Tra gli elementi positivi c’è invece l’arrivo del tema al centro del dibattito parlamentare e anche l’attenzione ai sistemi di valutazione, ai dati e al monitoraggio come base di partenza per i processi decisionali. “In alcune proposte si legge un’attenzione rispetto al tema della tutela delle funzioni del suolo, dei suoi servizi ecosistemici, del riconoscimento del suolo come risorsa ambientale non rinnovabile alla base della capacità di ripopolazione dei cicli ambientali” dice ancora Munafò. Si può pensare ad esempio al consumo di suolo come fenomeno che influisce in maniera importante sul dissesto idrogeologico.

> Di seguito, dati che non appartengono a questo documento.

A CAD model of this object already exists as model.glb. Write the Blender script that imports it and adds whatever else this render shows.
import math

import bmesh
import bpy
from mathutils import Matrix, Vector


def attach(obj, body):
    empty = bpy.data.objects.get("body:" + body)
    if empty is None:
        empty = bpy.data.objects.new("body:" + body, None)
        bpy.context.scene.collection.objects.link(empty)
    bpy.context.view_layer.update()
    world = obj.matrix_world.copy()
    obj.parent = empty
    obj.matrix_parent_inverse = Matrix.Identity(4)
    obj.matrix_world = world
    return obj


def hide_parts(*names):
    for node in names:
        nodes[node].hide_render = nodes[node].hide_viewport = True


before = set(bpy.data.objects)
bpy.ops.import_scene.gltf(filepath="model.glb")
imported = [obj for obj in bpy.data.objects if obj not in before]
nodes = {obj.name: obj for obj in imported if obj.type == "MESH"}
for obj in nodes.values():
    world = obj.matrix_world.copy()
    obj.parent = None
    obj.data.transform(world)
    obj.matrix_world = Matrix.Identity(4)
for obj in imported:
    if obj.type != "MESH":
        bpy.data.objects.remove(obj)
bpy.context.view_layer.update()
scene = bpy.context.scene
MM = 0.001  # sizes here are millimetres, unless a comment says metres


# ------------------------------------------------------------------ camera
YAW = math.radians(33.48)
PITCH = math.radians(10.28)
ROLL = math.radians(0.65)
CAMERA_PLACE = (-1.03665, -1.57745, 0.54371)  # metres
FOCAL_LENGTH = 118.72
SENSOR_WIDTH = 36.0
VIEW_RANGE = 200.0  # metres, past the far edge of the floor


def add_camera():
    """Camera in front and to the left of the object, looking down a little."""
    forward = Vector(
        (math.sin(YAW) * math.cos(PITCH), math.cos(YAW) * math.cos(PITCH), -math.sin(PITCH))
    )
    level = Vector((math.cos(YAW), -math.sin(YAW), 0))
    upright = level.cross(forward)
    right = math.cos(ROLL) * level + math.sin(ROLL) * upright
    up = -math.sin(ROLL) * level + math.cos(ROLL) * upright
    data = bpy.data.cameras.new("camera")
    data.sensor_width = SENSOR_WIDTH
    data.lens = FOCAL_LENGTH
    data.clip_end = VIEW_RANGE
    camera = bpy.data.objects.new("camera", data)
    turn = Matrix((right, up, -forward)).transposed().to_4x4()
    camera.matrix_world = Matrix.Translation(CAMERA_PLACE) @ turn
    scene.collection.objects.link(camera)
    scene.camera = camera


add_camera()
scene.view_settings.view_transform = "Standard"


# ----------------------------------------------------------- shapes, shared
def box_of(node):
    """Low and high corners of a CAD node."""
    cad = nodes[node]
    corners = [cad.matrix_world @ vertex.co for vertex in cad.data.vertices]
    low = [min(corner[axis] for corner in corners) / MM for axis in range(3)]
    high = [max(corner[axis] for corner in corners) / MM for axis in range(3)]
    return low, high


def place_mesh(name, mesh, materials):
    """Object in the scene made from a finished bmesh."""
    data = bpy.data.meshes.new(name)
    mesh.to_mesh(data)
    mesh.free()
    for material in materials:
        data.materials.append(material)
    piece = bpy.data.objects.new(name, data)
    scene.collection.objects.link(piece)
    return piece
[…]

Recentemente, ospite alla fiera Ecomondo di Rimini lo scorso novembre, il ministro dell’Ambiente Pichetto Fratin ha dichiarato che “Abbiamo intenzione come governo di presentare nei tempi dovuti una legge quadro perché queste competenze sono poi ripartite a livelli regionali e comunali; legge quadro che deve avere proprio come ridisegno il consumo del suolo”. Tuttavia, Michele Munafò sottolinea come finora manchi chiaramente “una forte azione finalizzata ad arrivare all’obiettivo di arresto del fenomeno entro il 2030 e, collegata a questa, un’azione che possa anche mettere in discussione quelle che sono le scelte della pianificazione, per esempio andando ad agire in maniera drastica su eventuali previsioni di espansione della superficie artificiale”.